Start Material shown

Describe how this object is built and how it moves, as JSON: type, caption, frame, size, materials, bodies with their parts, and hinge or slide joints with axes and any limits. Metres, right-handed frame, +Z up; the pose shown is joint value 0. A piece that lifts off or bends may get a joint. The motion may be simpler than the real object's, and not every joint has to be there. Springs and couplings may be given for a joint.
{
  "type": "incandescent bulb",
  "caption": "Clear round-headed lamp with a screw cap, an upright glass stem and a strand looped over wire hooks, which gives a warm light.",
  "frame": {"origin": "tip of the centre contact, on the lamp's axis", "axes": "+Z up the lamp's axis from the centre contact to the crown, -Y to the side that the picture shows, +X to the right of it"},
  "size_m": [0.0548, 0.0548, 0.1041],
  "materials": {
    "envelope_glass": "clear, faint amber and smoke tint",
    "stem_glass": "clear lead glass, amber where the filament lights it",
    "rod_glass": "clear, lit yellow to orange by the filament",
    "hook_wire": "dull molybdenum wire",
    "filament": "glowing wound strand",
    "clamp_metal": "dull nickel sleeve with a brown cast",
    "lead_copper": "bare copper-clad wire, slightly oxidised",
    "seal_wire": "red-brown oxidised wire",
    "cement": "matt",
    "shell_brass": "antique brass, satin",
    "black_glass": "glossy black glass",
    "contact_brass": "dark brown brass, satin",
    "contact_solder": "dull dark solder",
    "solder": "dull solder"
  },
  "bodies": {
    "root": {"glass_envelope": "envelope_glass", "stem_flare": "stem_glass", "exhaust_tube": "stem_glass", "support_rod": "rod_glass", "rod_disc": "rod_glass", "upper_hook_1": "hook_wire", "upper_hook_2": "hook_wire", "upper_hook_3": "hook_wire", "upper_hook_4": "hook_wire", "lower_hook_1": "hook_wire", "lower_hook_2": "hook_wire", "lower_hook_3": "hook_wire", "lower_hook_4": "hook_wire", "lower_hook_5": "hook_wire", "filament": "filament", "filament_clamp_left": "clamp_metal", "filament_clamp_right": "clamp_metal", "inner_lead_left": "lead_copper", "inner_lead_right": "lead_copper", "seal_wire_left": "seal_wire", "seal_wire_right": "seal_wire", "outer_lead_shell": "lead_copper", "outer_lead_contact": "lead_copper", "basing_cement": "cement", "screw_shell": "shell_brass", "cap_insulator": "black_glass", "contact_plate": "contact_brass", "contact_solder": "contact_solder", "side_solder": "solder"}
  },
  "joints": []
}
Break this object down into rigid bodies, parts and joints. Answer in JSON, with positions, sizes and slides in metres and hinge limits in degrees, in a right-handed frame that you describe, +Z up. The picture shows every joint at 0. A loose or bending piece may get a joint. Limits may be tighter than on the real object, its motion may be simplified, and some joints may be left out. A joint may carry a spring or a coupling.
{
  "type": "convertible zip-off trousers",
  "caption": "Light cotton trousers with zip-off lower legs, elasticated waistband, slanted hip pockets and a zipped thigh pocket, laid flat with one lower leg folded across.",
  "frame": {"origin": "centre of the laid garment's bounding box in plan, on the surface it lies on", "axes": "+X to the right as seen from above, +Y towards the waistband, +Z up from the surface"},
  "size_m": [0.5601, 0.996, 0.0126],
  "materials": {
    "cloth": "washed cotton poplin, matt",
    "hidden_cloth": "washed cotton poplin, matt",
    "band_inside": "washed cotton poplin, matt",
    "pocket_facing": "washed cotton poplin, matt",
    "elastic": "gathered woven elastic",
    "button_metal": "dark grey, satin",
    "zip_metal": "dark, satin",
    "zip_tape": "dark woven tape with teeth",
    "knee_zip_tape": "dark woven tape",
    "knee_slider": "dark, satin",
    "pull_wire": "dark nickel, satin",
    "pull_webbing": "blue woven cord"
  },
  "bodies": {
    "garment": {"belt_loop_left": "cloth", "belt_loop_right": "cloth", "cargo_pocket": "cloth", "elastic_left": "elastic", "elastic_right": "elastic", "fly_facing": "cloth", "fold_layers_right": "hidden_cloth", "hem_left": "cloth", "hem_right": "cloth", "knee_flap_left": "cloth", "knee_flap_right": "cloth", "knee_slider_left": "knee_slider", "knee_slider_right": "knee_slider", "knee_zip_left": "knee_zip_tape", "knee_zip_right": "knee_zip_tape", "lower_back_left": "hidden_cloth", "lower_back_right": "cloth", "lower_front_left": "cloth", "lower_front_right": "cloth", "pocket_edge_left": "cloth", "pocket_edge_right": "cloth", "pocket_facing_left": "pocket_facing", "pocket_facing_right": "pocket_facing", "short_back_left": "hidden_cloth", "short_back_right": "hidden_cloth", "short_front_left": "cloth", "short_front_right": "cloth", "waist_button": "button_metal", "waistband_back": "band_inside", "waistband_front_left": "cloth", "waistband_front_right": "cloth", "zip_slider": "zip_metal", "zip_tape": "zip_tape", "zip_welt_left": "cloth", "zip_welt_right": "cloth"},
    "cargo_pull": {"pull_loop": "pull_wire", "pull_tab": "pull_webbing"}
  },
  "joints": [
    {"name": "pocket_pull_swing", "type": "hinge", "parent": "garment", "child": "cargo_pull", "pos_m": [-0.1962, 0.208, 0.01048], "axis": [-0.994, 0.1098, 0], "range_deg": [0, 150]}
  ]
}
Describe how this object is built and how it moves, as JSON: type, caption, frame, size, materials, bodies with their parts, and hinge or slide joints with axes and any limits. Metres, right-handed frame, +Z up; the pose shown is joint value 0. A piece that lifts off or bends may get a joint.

End Material shown

**Exercise details:**
Copy out each line exactly.

**Finished task:**
Describe how this object is built and how it moves, as JSON: type, caption, frame, size, materials, bodies with their parts, and hinge or slide joints with axes and any limits. Metres, right-handed frame, +Z up; the pose shown is joint value 0. A piece that lifts off or bends may get a joint. The motion may be simpler than the real object's, and not every joint has to be there. Springs and couplings may be given for a joint.
{
  "type": "incandescent bulb",
  "caption": "Clear round-headed lamp with a screw cap, an upright glass stem and a strand looped over wire hooks, which gives a warm light.",
  "frame": {"origin": "tip of the centre contact, on the lamp's axis", "axes": "+Z up the lamp's axis from the centre contact to the crown, -Y to the side that the picture shows, +X to the right of it"},
  "size_m": [0.0548, 0.0548, 0.1041],
  "materials": {
    "envelope_glass": "clear, faint amber and smoke tint",
    "stem_glass": "clear lead glass, amber where the filament lights it",
    "rod_glass": "clear, lit yellow to orange by the filament",
    "hook_wire": "dull molybdenum wire",
    "filament": "glowing wound strand",
    "clamp_metal": "dull nickel sleeve with a brown cast",
    "lead_copper": "bare copper-clad wire, slightly oxidised",
    "seal_wire": "red-brown oxidised wire",
    "cement": "matt",
    "shell_brass": "antique brass, satin",
    "black_glass": "glossy black glass",
    "contact_brass": "dark brown brass, satin",
    "contact_solder": "dull dark solder",
    "solder": "dull solder"
  },
  "bodies": {
    "root": {"glass_envelope": "envelope_glass", "stem_flare": "stem_glass", "exhaust_tube": "stem_glass", "support_rod": "rod_glass", "rod_disc": "rod_glass", "upper_hook_1": "hook_wire", "upper_hook_2": "hook_wire", "upper_hook_3": "hook_wire", "upper_hook_4": "hook_wire", "lower_hook_1": "hook_wire", "lower_hook_2": "hook_wire", "lower_hook_3": "hook_wire", "lower_hook_4": "hook_wire", "lower_hook_5": "hook_wire", "filament": "filament", "filament_clamp_left": "clamp_metal", "filament_clamp_right": "clamp_metal", "inner_lead_left": "lead_copper", "inner_lead_right": "lead_copper", "seal_wire_left": "seal_wire", "seal_wire_right": "seal_wire", "outer_lead_shell": "lead_copper", "outer_lead_contact": "lead_copper", "basing_cement": "cement", "screw_shell": "shell_brass", "cap_insulator": "black_glass", "contact_plate": "contact_brass", "contact_solder": "contact_solder", "side_solder": "solder"}
  },
  "joints": []
}
Break this object down into rigid bodies, parts and joints. Answer in JSON, with positions, sizes and slides in metres and hinge limits in degrees, in a right-handed frame that you describe, +Z up. The picture shows every joint at 0. A loose or bending piece may get a joint. Limits may be tighter than on the real object, its motion may be simplified, and some joints may be left out. A joint may carry a spring or a coupling.
{
  "type": "convertible zip-off trousers",
  "caption": "Light cotton trousers with zip-off lower legs, elasticated waistband, slanted hip pockets and a zipped thigh pocket, laid flat with one lower leg folded across.",
  "frame": {"origin": "centre of the laid garment's bounding box in plan, on the surface it lies on", "axes": "+X to the right as seen from above, +Y towards the waistband, +Z up from the surface"},
  "size_m": [0.5601, 0.996, 0.0126],
  "materials": {
    "cloth": "washed cotton poplin, matt",
    "hidden_cloth": "washed cotton poplin, matt",
    "band_inside": "washed cotton poplin, matt",
    "pocket_facing": "washed cotton poplin, matt",
    "elastic": "gathered woven elastic",
    "button_metal": "dark grey, satin",
    "zip_metal": "dark, satin",
    "zip_tape": "dark woven tape with teeth",
    "knee_zip_tape": "dark woven tape",
    "knee_slider": "dark, satin",
    "pull_wire": "dark nickel, satin",
    "pull_webbing": "blue woven cord"
  },
  "bodies": {
    "garment": {"belt_loop_left": "cloth", "belt_loop_right": "cloth", "cargo_pocket": "cloth", "elastic_left": "elastic", "elastic_right": "elastic", "fly_facing": "cloth", "fold_layers_right": "hidden_cloth", "hem_left": "cloth", "hem_right": "cloth", "knee_flap_left": "cloth", "knee_flap_right": "cloth", "knee_slider_left": "knee_slider", "knee_slider_right": "knee_slider", "knee_zip_left": "knee_zip_tape", "knee_zip_right": "knee_zip_tape", "lower_back_left": "hidden_cloth", "lower_back_right": "cloth", "lower_front_left": "cloth", "lower_front_right": "cloth", "pocket_edge_left": "cloth", "pocket_edge_right": "cloth", "pocket_facing_left": "pocket_facing", "pocket_facing_right": "pocket_facing", "short_back_left": "hidden_cloth", "short_back_right": "hidden_cloth", "short_front_left": "cloth", "short_front_right": "cloth", "waist_button": "button_metal", "waistband_back": "band_inside", "waistband_front_left": "cloth", "waistband_front_right": "cloth", "zip_slider": "zip_metal", "zip_tape": "zip_tape", "zip_welt_left": "cloth", "zip_welt_right": "cloth"},
    "cargo_pull": {"pull_loop": "pull_wire", "pull_tab": "pull_webbing"}
  },
  "joints": [
    {"name": "pocket_pull_swing", "type": "hinge", "parent": "garment", "child": "cargo_pull", "pos_m": [-0.1962, 0.208, 0.01048], "axis": [-0.994, 0.1098, 0], "range_deg": [0, 150]}
  ]
}
Describe how this object is built and how it moves, as JSON: type, caption, frame, size, materials, bodies with their parts, and hinge or slide joints with axes and any limits. Metres, right-handed frame, +Z up; the pose shown is joint value 0. A piece that lifts off or bends may get a joint.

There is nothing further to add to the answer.